6. False picture of employee satisfaction

Faced with a low staff morale and claims of victimisation, the state-run asset manager conducted a two-part survey between October 2016 and May 2017, Fin24 previously reported.

Ramabu Motimele, a senior HR business partner of the PIC, testified that staff were reluctant to participate in the survey, with employees not trusting the process. Motimele said that the majority of employees responded negatively to the survey but neural sentiments in the survey were coupled into the positive sentiments- this increased the scorecard of employee satisfaction from 56.7% to 74.8%.
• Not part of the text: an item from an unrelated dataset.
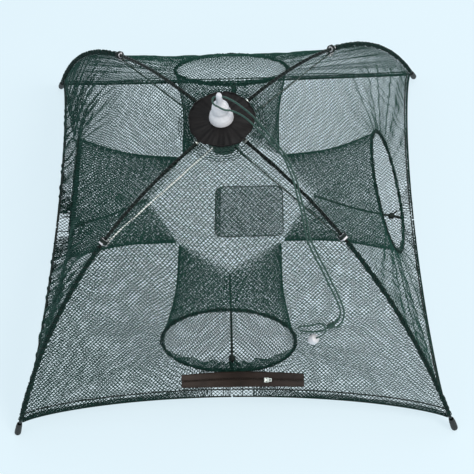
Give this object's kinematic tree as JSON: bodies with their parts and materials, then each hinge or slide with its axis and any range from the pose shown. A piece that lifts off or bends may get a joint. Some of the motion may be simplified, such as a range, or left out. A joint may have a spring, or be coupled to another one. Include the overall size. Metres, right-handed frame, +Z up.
{
  "type": "folding crab trap",
  "caption": "Folding umbrella-type crab trap: a square net room on bowed ribs, with a hooped net funnel on each side, a zip, a central hub cone and a pull cord.",
  "frame": {"origin": "on the surface the trap stands on, under the middle of its hub", "axes": "+Z up through the hub, -Y the front side, which has the zip; the ribs point half-way between the axes"},
  "size_m": [0.6624, 0.6624, 0.3904],
  "materials": {
    "fibreglass_rod": "glossy dark resin rod",
    "white_plastic": "moulded, slightly glossy",
    "steel": "bright",
    "rubber": "matt",
    "green_netting": "knotted mesh",
    "green_cord": "braided",
    "black_fabric": "woven",
    "brown_tape": "woven tape"
  },
  "bodies": {
    "hub": {"hub_cone": "white_plastic", "hub_patch": "black_fabric", "hub_body": "white_plastic", "hub_pin_front_right": "steel", "hub_pin_back_right": "steel", "hub_pin_back_left": "steel", "hub_pin_front_left": "steel", "cord_strand": "green_cord", "cord_strand_second": "green_cord", "cord_knot": "green_cord", "cord_end": "white_plastic"},
    "runner": {"runner": "white_plastic"},
    "rib_front_right": {"rib_rod_front_right": "fibreglass_rod", "rib_tongue_front_right": "steel", "rib_clip_front_right": "white_plastic", "clip_rivet_front_right": "steel", "foot_front_right": "rubber"},
    "stretcher_front_right": {"stretcher_front_right": "steel"},
    "floor_front_right": {"net_floor_front_right": "green_netting"},
    "rib_back_right": {"rib_rod_back_right": "fibreglass_rod", "rib_tongue_back_right": "steel", "rib_clip_back_right": "white_plastic", "clip_rivet_back_right": "steel", "foot_back_right": "rubber"},
    "stretcher_back_right": {"stretcher_back_right": "steel"},
    "floor_back_right": {"net_floor_back_right": "green_netting", "bait_pocket": "green_netting"},
    "rib_back_left": {"rib_rod_back_left": "fibreglass_rod", "rib_tongue_back_left": "steel", "rib_clip_back_left": "white_plastic", "clip_rivet_back_left": "steel", "foot_back_left": "rubber"},
    "stretcher_back_left": {"stretcher_back_left": "steel"},
    "floor_back_left": {"net_floor_back_left": "green_netting"},
    "rib_front_left": {"rib_rod_front_left": "fibreglass_rod", "rib_tongue_front_left": "steel", "rib_clip_front_left": "white_plastic", "clip_rivet_front_left": "steel", "foot_front_left": "rubber"},
    "stretcher_front_left": {"stretcher_front_left": "steel"},
    "floor_front_left": {"net_floor_front_left": "green_netting"},
    "hoop_front": {"hoop_front": "fibreglass_rod", "net_front": "green_netting", "funnel_front": "green_netting", "tie_front": "green_cord", "zip_tape": "brown_tape"},
    "hoop_right": {"hoop_right": "fibreglass_rod", "net_right": "green_netting", "funnel_right": "green_netting", "tie_right": "green_cord"},
    "hoop_back": {"hoop_back": "fibreglass_rod", "net_back": "green_netting", "funnel_back": "green_netting", "tie_back": "green_cord"},
    "hoop_left": {"hoop_left": "fibreglass_rod", "net_left": "green_netting", "funnel_left": "green_netting", "tie_left": "green_cord"},
    "zip_slider": {"zip_slider": "steel"},
    "zip_tab": {"zip_tab": "steel"}
  },
  "joints": [
    {"name": "rib_front_left_fold", "type": "hinge", "parent": "hub", "child": "rib_front_left", "pos_m": [-0.0099, -0.0099, 0.329], "axis": [0.7071, -0.7071, 0], "range_deg": [0, 52], "deforming": ["net_front", "net_right", "net_back", "net_left", "funnel_front", "funnel_right", "funnel_back", "funnel_left", "tie_front", "tie_right", "tie_back", "tie_left", "net_floor_front_right", "net_floor_back_right", "net_floor_back_left", "net_floor_front_left", "zip_tape", "bait_pocket"]},
    {"name": "rib_front_right_fold", "type": "hinge", "parent": "hub", "child": "rib_front_right", "pos_m": [0.0099, -0.0099, 0.329], "axis": [0.7071, 0.7071, 0], "range_deg": [0, 52]},
    {"name": "rib_back_right_fold", "type": "hinge", "parent": "hub", "child": "rib_back_right", "pos_m": [0.0099, 0.0099, 0.329], "axis": [-0.7071, 0.7071, 0], "range_deg": [0, 52]},
    {"name": "rib_back_left_fold", "type": "hinge", "parent": "hub", "child": "rib_back_left", "pos_m": [-0.0099, 0.0099, 0.329], "axis": [-0.7071, -0.7071, 0], "range_deg": [0, 52]},
    {"name": "stretcher_front_left_swing", "type": "hinge", "parent": "rib_front_left", "child": "stretcher_front_left", "pos_m": [-0.15296, -0.15296, 0.28054], "axis": [-0.7071, 0.7071, 0], "range_deg": [0, 120.8]},
    {"name": "stretcher_front_right_swing", "type": "hinge", "parent": "rib_front_right", "child": "stretcher_front_right", "pos_m": [0.15296, -0.15296, 0.28054], "axis": [-0.7071, -0.7071, 0], "range_deg": [0, 120.8]},
    {"name": "stretcher_back_right_swing", "type": "hinge", "parent": "rib_back_right", "child": "stretcher_back_right", "pos_m": [0.15296, 0.15296, 0.28054], "axis": [0.7071, -0.7071, 0], "range_deg": [0, 120.8]},
    {"name": "stretcher_back_left_swing", "type": "hinge", "parent": "rib_back_left", "child": "stretcher_back_left", "pos_m": [-0.15296, 0.15296, 0.28054], "axis": [0.7071, 0.7071, 0], "range_deg": [0, 120.8]},
    {"name": "runner_slide", "type": "slide", "parent": "hub", "child": "runner", "axis": [0, 0, -1], "range_m": [0, 0.3322]},
    {"name": "hoop_front_carry", "type": "slide", "parent": "hub", "child": "hoop_front", "axis": [0, 0.9802, -0.198], "range_m": [0, 0.1515]},
    {"name": "hoop_right_carry", "type": "slide", "parent": "hub", "child": "hoop_right", "axis": [-0.9767, 0, -0.2147], "range_m": [0, 0.1398]},
    {"name": "hoop_back_carry", "type": "slide", "parent": "hub", "child": "hoop_back", "axis": [0, -0.9802, -0.198], "range_m": [0, 0.1515]},
    {"name": "hoop_left_carry", "type": "slide", "parent": "hub", "child": "hoop_left", "axis": [0.9767, 0, -0.2147], "range_m": [0, 0.1398]},
    {"name": "floor_front_left_lift", "type": "hinge", "parent": "rib_front_left", "child": "floor_front_left", "pos_m": [-0.31466, -0.31466, 0.032], "axis": [0.7071, -0.7071, 0], "range_deg": [0, 38]},
    {"name": "floor_front_right_lift", "type": "hinge", "parent": "rib_front_right", "child": "floor_front_right", "pos_m": [0.31466, -0.31466, 0.032], "axis": [0.7071, 0.7071, 0], "range_deg": [0, 38]},
    {"name": "floor_back_right_lift", "type": "hinge", "parent": "rib_back_right", "child": "floor_back_right", "pos_m": [0.31466, 0.31466, 0.032], "axis": [-0.7071, 0.7071, 0], "range_deg": [0, 38]},
    {"name": "floor_back_left_lift", "type": "hinge", "parent": "rib_back_left", "child": "floor_back_left", "pos_m": [-0.31466, 0.31466, 0.032], "axis": [-0.7071, -0.7071, 0], "range_deg": [0, 38]},
    {"name": "zip_slider_run", "type": "slide", "parent": "hoop_front", "child": "zip_slider", "axis": [0.9509, -0.1111, 0.2888], "range_m": [-0.035, 0.045]},
    {"name": "zip_tab_flip", "type": "hinge", "parent": "zip_slider", "child": "zip_tab", "pos_m": [0.04954, -0.27127, 0.06785], "axis": [-0.0386, -0.9686, -0.2455], "range_deg": [0, 165]}
  ],
  "couplings": [
    {"joint": "rib_front_right_fold", "follows": "rib_front_left_fold", "ratio": 1},
    {"joint": "rib_back_right_fold", "follows": "rib_front_left_fold", "ratio": 1},
    {"joint": "rib_back_left_fold", "follows": "rib_front_left_fold", "ratio": 1},
    {"joint": "stretcher_front_left_swing", "follows": "rib_front_left_fold", "ratio": 2.3224},
    {"joint": "stretcher_front_right_swing", "follows": "rib_front_left_fold", "ratio": 2.3224},
    {"joint": "stretcher_back_right_swing", "follows": "rib_front_left_fold", "ratio": 2.3224},
    {"joint": "stretcher_back_left_swing", "follows": "rib_front_left_fold", "ratio": 2.3224},
    {"joint": "runner_slide", "follows": "rib_front_left_fold", "m_per_rad": 0.36601},
    {"joint": "hoop_front_carry", "follows": "rib_front_left_fold", "m_per_rad": 0.16693},
    {"joint": "hoop_right_carry", "follows": "rib_front_left_fold", "m_per_rad": 0.15399},
    {"joint": "hoop_back_carry", "follows": "rib_front_left_fold", "m_per_rad": 0.16693},
    {"joint": "hoop_left_carry", "follows": "rib_front_left_fold", "m_per_rad": 0.15399},
    {"joint": "floor_front_left_lift", "follows": "rib_front_left_fold", "ratio": 0.73077},
    {"joint": "floor_front_right_lift", "follows": "rib_front_left_fold", "ratio": 0.73077},
    {"joint": "floor_back_right_lift", "follows": "rib_front_left_fold", "ratio": 0.73077},
    {"joint": "floor_back_left_lift", "follows": "rib_front_left_fold", "ratio": 0.73077}
  ]
}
Witnesses before the commission have spoken about a prevalent culture fear in the company, as well as the purging of those who fall out of favour with top management. The inquiry has heard that managers were reluctant to question instructions for fear of victimisation, even when these concerned critical investment decisions.

Assistant Portfolio Manager Victor Seanie, who was suspended in January 2019, after being linked to irregularities of the AYO investment along with executive head of listed investments Fidelis Madavo, testified of the culture of intimidation at the asset manager. He said sound investment recommendations by professionals was ignored and the work culture at the PIC was one of forced compliance where no questioning was allowed.

7. No investment is perfect

The commission heard of several investment the PIC made which went awry. This includes Steinhoff, the retailer's share value plummeted 98% on allegations of accounting irregularities, as well as an investment into Erin Energy linked to Nhlanhla Nene's son in which the PIC lost R333m.

Matjila, who had made 12 appearances before the commission, said that investments aren't always perfect. "You cannot get everything right in investments. There will always be bad ones, as long as you learn from bad ones so that you do not repeat them again. There will be new bad ones for some other reasons - that's investment," he told the commission.

He also has said that he cannot make investment decisions unilaterally and that there is an investment team at the PIC from whom he trusts to take advice.